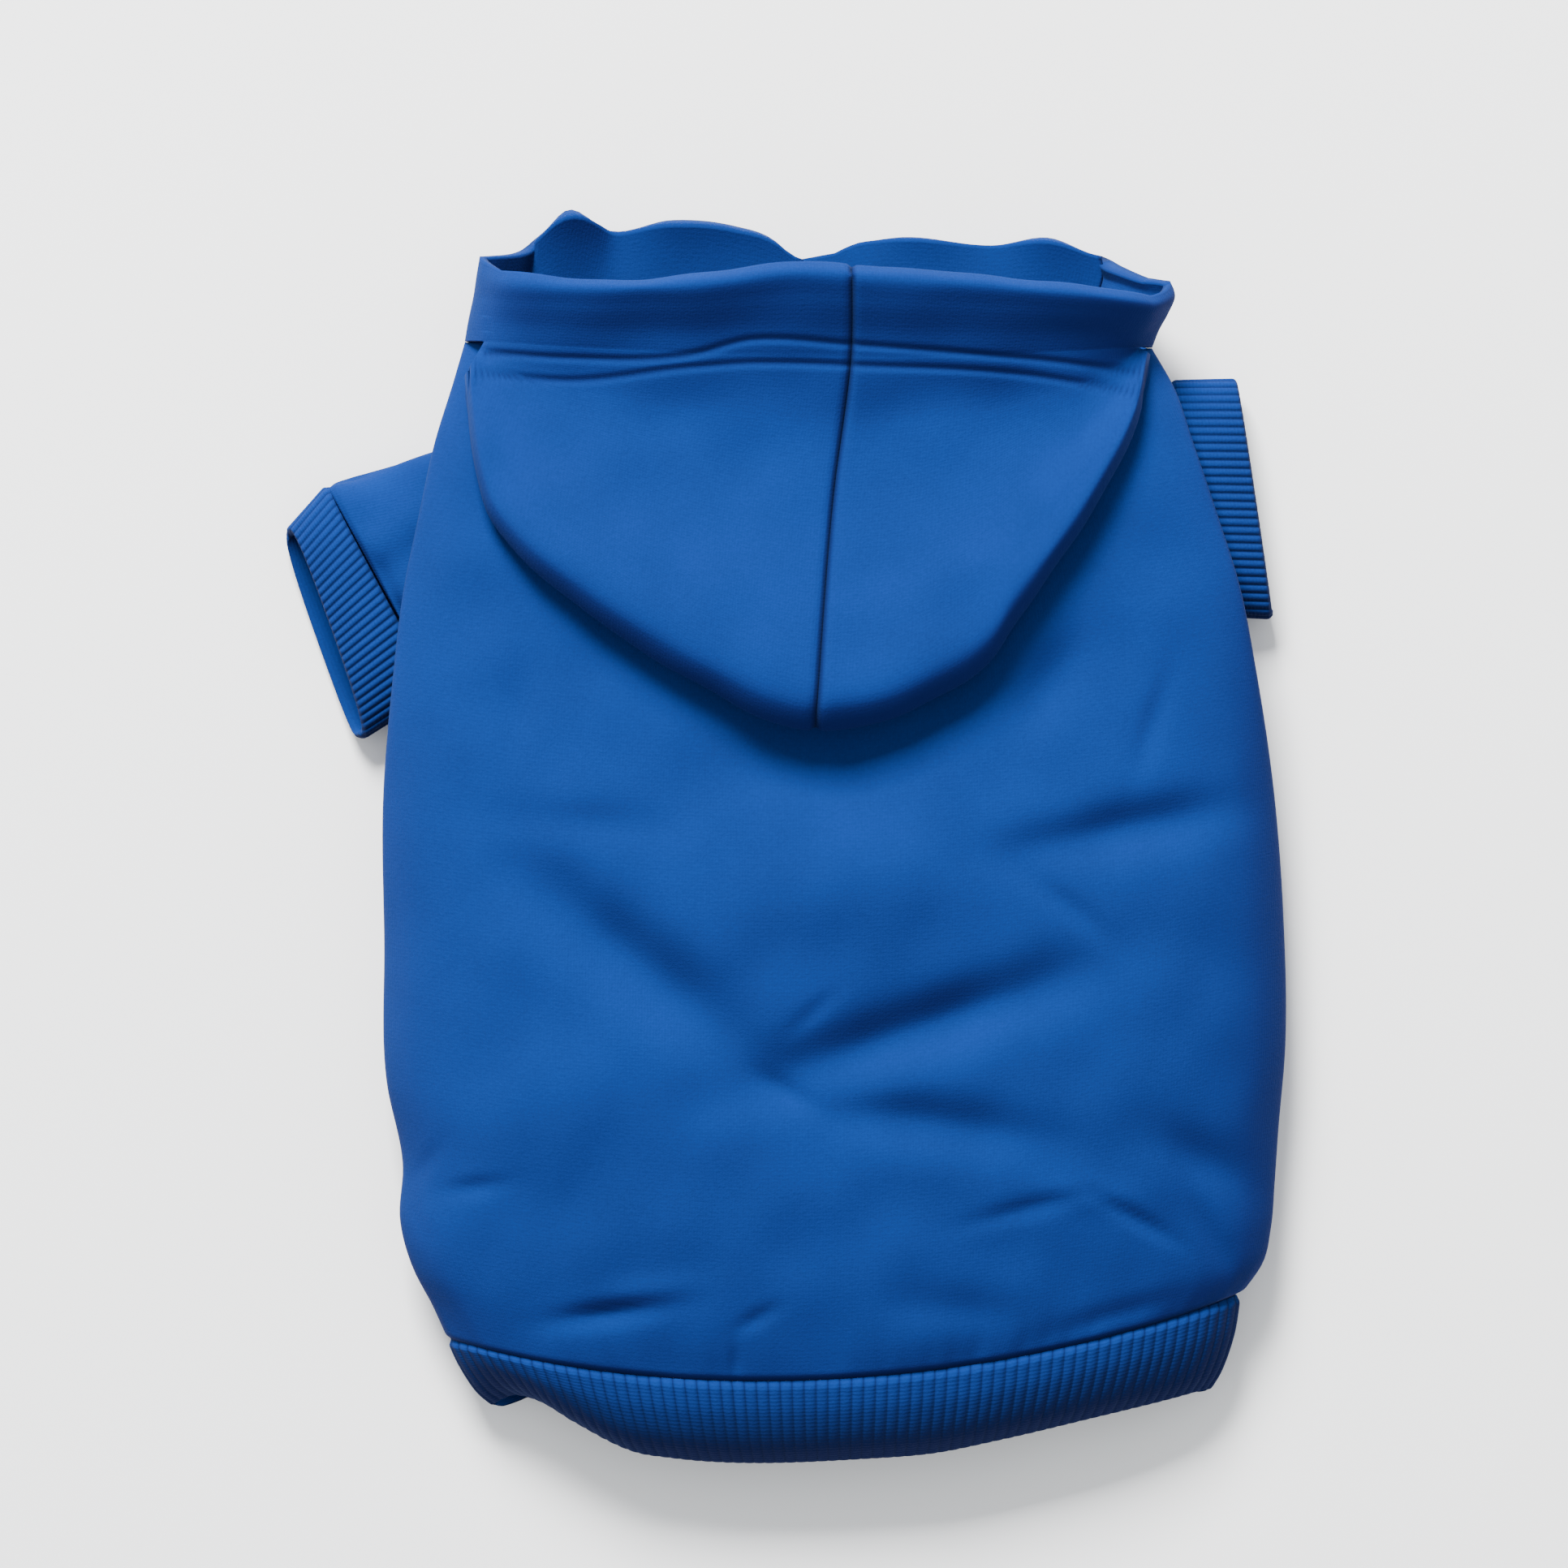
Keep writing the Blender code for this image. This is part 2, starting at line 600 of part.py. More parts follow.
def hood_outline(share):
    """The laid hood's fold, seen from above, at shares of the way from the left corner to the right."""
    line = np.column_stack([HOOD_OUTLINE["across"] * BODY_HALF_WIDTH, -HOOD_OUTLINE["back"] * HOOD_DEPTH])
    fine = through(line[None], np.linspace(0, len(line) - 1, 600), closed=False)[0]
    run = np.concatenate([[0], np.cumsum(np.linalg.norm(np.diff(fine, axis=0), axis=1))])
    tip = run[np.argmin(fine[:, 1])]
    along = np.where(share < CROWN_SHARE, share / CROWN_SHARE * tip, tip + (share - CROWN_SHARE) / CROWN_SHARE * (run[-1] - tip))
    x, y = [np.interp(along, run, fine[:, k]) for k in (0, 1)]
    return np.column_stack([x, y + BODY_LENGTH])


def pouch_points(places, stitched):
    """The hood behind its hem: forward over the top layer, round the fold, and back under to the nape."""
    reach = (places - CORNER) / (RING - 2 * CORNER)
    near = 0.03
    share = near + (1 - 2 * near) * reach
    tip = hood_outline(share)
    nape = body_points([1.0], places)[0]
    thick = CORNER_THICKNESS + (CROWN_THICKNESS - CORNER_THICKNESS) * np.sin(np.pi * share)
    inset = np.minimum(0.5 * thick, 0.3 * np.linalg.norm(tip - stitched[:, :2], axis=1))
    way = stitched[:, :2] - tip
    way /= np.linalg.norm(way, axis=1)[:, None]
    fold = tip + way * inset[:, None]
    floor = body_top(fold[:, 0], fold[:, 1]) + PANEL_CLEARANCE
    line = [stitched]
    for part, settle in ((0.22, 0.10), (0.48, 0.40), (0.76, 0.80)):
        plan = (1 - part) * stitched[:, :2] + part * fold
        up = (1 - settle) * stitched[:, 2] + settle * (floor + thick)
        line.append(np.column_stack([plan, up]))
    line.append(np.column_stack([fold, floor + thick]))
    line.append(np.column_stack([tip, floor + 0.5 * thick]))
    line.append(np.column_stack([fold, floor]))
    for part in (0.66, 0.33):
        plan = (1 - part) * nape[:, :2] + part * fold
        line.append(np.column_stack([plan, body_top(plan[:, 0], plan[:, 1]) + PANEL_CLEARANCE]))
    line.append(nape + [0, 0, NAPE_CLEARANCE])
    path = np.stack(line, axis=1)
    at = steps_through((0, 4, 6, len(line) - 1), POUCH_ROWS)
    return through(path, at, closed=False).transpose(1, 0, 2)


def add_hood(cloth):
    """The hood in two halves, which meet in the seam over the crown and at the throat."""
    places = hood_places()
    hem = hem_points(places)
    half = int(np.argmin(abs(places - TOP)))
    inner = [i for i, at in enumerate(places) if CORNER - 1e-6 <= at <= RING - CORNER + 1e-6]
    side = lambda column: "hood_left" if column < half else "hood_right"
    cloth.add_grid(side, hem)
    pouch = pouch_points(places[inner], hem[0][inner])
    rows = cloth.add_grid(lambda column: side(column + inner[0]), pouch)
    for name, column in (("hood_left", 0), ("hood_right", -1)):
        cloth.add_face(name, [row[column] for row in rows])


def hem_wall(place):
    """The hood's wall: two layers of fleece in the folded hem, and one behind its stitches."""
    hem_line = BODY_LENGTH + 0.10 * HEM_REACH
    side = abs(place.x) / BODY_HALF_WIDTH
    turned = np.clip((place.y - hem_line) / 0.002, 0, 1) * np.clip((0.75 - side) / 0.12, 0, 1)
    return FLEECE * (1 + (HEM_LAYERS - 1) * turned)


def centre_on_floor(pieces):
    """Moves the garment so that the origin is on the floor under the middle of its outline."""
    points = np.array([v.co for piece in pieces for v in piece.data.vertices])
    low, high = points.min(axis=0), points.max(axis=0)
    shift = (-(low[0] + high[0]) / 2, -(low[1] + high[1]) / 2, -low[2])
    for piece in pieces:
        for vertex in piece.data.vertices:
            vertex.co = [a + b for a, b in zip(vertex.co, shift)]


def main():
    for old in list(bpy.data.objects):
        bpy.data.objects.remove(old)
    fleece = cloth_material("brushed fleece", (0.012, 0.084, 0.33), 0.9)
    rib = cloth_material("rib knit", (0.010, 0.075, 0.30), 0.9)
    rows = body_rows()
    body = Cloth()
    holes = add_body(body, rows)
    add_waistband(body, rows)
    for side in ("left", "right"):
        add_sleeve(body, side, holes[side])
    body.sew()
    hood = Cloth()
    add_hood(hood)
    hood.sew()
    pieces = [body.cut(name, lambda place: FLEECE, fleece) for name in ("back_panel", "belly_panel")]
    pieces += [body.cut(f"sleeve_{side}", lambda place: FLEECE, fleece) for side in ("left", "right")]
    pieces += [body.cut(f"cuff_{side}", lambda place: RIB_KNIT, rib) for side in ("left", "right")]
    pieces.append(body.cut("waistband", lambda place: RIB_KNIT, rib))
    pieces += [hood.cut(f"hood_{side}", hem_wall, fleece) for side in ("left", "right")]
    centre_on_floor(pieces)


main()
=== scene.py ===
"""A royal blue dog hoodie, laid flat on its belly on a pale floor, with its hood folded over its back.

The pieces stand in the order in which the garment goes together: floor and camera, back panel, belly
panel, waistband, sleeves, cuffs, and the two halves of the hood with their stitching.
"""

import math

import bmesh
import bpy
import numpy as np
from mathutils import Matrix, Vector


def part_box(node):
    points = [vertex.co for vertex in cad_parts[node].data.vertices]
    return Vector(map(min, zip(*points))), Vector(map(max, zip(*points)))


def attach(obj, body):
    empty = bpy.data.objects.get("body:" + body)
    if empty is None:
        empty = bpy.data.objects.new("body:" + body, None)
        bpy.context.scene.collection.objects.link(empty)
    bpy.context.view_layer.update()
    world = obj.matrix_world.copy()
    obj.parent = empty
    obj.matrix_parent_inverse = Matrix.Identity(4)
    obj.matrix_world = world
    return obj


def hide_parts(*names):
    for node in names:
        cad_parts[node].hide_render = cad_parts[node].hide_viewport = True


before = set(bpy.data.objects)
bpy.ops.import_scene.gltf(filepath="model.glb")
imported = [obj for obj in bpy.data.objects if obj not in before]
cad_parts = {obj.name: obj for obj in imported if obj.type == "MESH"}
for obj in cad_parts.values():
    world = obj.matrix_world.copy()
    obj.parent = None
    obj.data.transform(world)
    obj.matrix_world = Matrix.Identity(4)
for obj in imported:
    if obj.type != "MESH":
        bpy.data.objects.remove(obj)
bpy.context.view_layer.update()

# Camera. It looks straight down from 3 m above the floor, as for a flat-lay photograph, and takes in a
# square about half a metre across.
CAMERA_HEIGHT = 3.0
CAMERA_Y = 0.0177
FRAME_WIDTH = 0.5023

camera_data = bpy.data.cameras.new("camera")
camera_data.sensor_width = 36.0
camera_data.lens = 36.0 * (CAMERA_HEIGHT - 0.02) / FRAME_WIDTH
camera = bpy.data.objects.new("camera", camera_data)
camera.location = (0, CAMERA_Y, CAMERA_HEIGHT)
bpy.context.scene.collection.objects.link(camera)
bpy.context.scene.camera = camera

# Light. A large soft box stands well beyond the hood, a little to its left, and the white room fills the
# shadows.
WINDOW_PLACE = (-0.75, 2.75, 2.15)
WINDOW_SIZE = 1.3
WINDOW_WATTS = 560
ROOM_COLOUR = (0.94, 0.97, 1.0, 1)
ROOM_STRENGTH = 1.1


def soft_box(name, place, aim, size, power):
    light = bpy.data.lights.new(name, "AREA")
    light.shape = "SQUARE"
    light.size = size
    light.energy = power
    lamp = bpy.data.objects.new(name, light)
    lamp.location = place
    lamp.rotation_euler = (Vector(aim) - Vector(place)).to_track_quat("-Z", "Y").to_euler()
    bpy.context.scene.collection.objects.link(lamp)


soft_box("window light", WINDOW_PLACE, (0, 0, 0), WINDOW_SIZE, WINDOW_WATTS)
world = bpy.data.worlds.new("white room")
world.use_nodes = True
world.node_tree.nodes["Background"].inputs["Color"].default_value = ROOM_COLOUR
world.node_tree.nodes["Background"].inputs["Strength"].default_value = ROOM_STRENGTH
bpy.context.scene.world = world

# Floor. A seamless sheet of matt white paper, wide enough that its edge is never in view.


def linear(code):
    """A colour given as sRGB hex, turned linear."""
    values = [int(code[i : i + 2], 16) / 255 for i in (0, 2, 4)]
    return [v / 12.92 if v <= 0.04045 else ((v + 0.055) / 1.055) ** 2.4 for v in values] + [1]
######
• EXERCISE TASK: Each line from the line containing "FLEECE, fleece) for side" through the line containing "points = [vertex.co" is to be transcribed exactly, and no other line.

• TASK SOLUTION:
    pieces += [body.cut(f"sleeve_{side}", lambda place: FLEECE, fleece) for side in ("left", "right")]
    pieces += [body.cut(f"cuff_{side}", lambda place: RIB_KNIT, rib) for side in ("left", "right")]
    pieces.append(body.cut("waistband", lambda place: RIB_KNIT, rib))
    pieces += [hood.cut(f"hood_{side}", hem_wall, fleece) for side in ("left", "right")]
    centre_on_floor(pieces)


main()
=== scene.py ===
"""A royal blue dog hoodie, laid flat on its belly on a pale floor, with its hood folded over its back.

The pieces stand in the order in which the garment goes together: floor and camera, back panel, belly
panel, waistband, sleeves, cuffs, and the two halves of the hood with their stitching.
"""

import math

import bmesh
import bpy
import numpy as np
from mathutils import Matrix, Vector


def part_box(node):
    points = [vertex.co for vertex in cad_parts[node].data.vertices]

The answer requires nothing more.